• **YOUR OBJECTIVE**: Return each line of the material verbatim.

::: DATA LINES :::

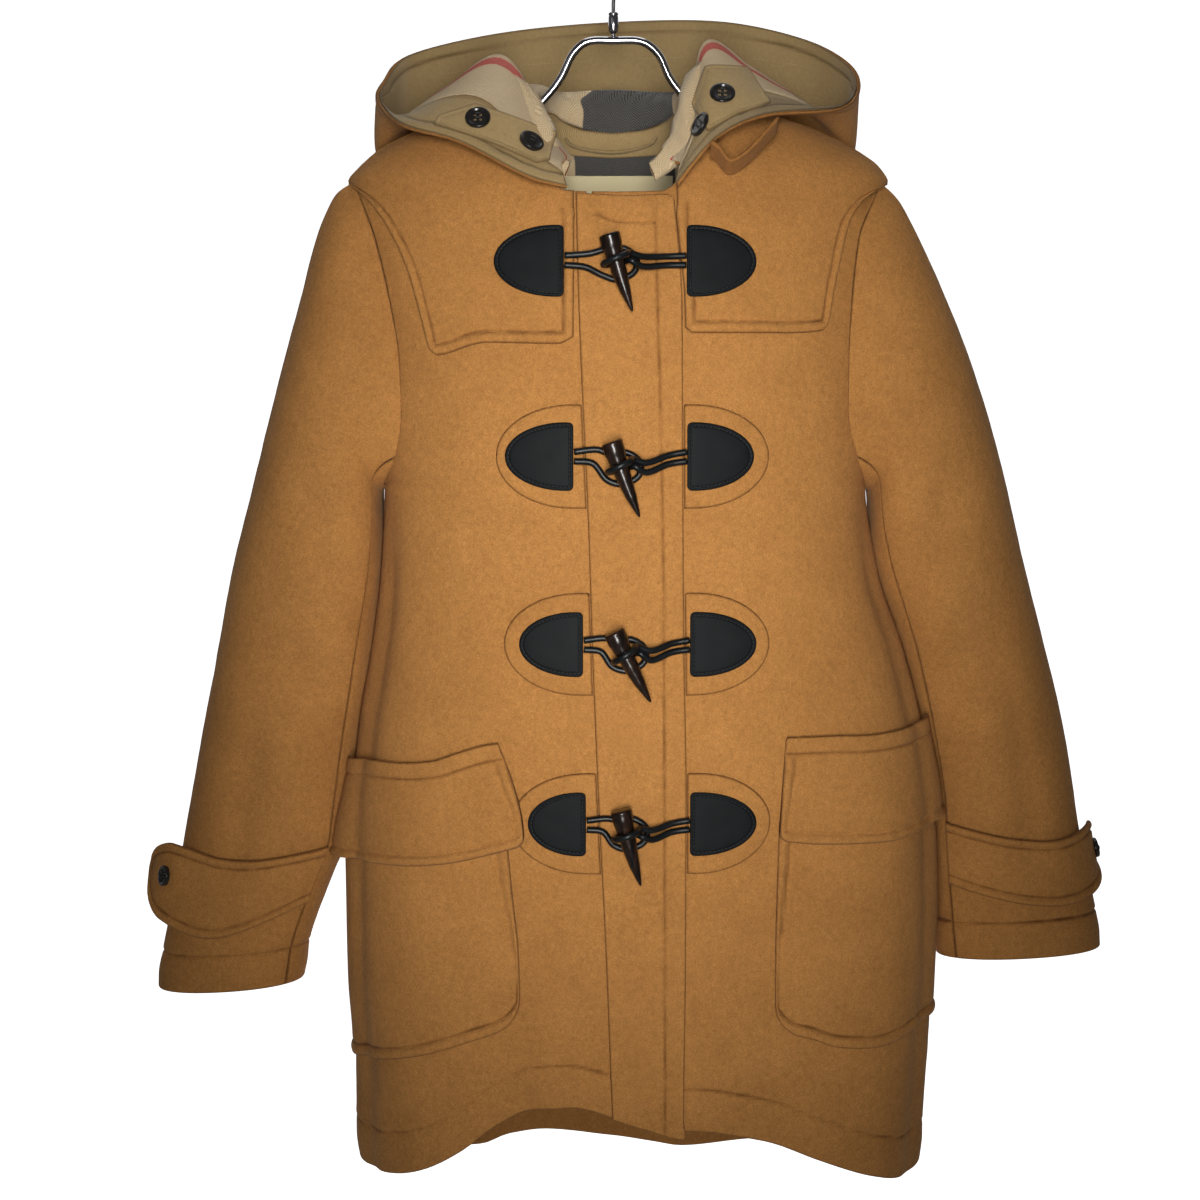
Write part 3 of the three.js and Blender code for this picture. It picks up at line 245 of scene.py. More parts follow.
def angle_at(x, z, back=False):
    """Angle round the coat of a place seen at x, z from the front, or from the front through to the back."""
    x = np.asarray(x, float)
    half = np.where(x >= 0, body_left(z), body_right(z))
    q = np.minimum(np.abs(x) / half, 1)
    turn = np.arctan2((1 - q ** ROUND) ** (1 / ROUND), q)
    if back:
        return np.where(x >= 0, turn, math.pi - turn)
    return np.where(x >= 0, 2 * math.pi - turn, math.pi + turn)


def over(x, z, height=0.0):
    """Points over the coat's front at x, z, a height above the cloth."""
    z = np.asarray(z, float)
    angle = angle_at(x, z)
    return body(angle, z) + body_normal(angle, z) * np.asarray(height, float)[..., None]


ARMHOLE = [
    # z, right front, left front, right back, left back
    (-200, 198, 204, 198, 204), (-215, 191, 197, 193, 199), (-247, 179, 184, 183, 189),
    (-293, 168, 179, 172, 181), (-337, 161, 177, 163, 176), (-374, 160, 177, 160, 175),
    (-405, 164, 184, 162, 180), (-425, 172, 192, 171, 191), (-432, 177, 195, 177, 195),
]
armhole_columns = columns(ARMHOLE)
TIP_Z, ARMPIT_Z = -203, -430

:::

• **TASK OUTPUT**:
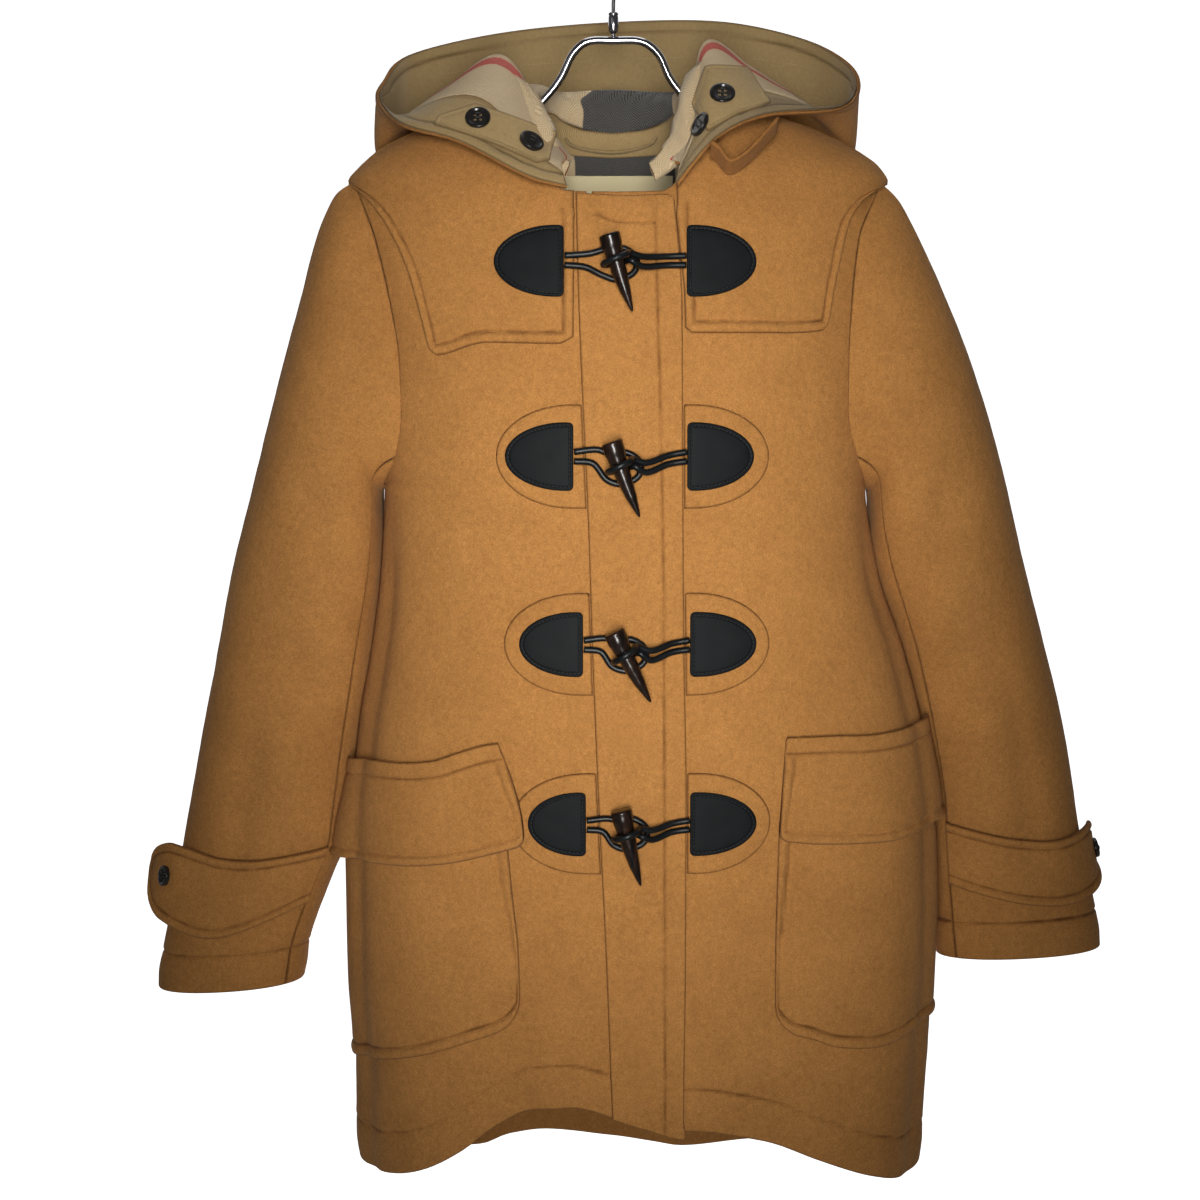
Write part 3 of the three.js and Blender code for this picture. It picks up at line 245 of scene.py. More parts follow.
def angle_at(x, z, back=False):
    """Angle round the coat of a place seen at x, z from the front, or from the front through to the back."""
    x = np.asarray(x, float)
    half = np.where(x >= 0, body_left(z), body_right(z))
    q = np.minimum(np.abs(x) / half, 1)
    turn = np.arctan2((1 - q ** ROUND) ** (1 / ROUND), q)
    if back:
        return np.where(x >= 0, turn, math.pi - turn)
    return np.where(x >= 0, 2 * math.pi - turn, math.pi + turn)


def over(x, z, height=0.0):
    """Points over the coat's front at x, z, a height above the cloth."""
    z = np.asarray(z, float)
    angle = angle_at(x, z)
    return body(angle, z) + body_normal(angle, z) * np.asarray(height, float)[..., None]


ARMHOLE = [
    # z, right front, left front, right back, left back
    (-200, 198, 204, 198, 204), (-215, 191, 197, 193, 199), (-247, 179, 184, 183, 189),
    (-293, 168, 179, 172, 181), (-337, 161, 177, 163, 176), (-374, 160, 177, 160, 175),
    (-405, 164, 184, 162, 180), (-425, 172, 192, 171, 191), (-432, 177, 195, 177, 195),
]
armhole_columns = columns(ARMHOLE)
TIP_Z, ARMPIT_Z = -203, -430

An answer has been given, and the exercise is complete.